Whatever reasons American Movie Classics had for greenlighting BB, the payoff for viewers who like their suspense cocktails a little stronger than the usual Law & Order mojito is a big one. The second episode (”Grilled”) is a perfect case in point. No spoilers here; suffice it to say that Walt and Jesse’s involvement with hellish drug kingpin Tuco (Raymond Cruz) comes to a head at a desert hideout where Tuco’s stroke-afflicted uncle sits watching Mexican TV in a wheelchair with a little bell affixed to one arm: One ding means ”yes,” no ding means ”no.” Or is it the other way around? There’s no way to be sure; the only thing we can be completely sure of is that Tuco’s nuts and someone’s gonna die. It’s like watching No Country for Old Men crossbred with the malevolent spirit of the original Texas Chainsaw Massacre.

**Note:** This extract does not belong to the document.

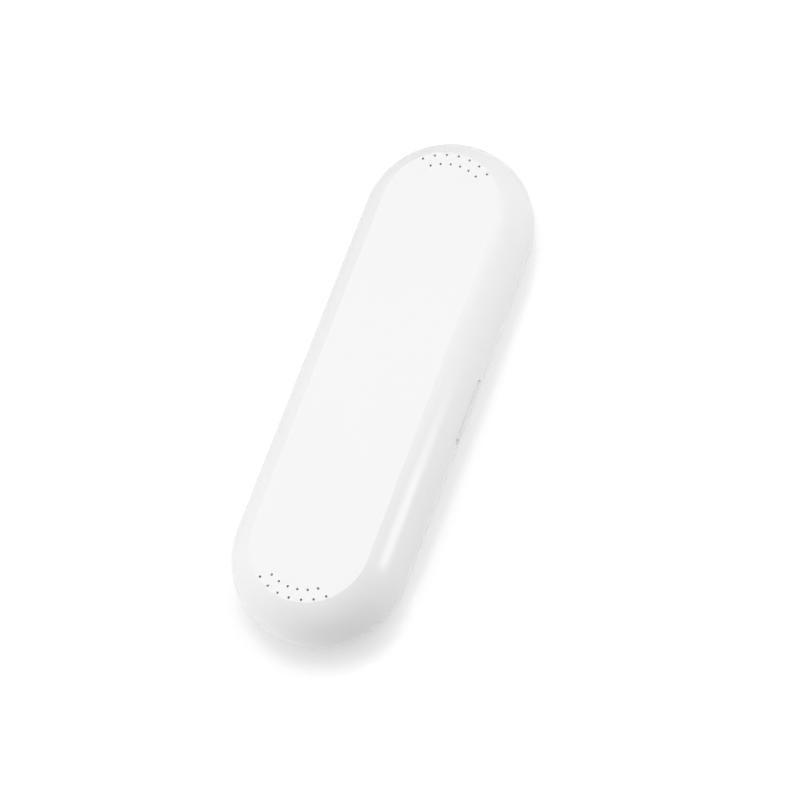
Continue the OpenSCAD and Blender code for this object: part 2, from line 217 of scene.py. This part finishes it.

Thank God for basic cable, if it can produce programming as strange and compelling as this. Breaking Bad invites us into another world, just as The Shield and The Sopranos did, but Walt White could be a guy just down the block, the one who tried to teach the periodic table to your kids before he got sick. The swimming pool with the eye in it could be right down the block too. That’s exactly what makes it all so funny, so frightening, and so compelling. This is rich stuff.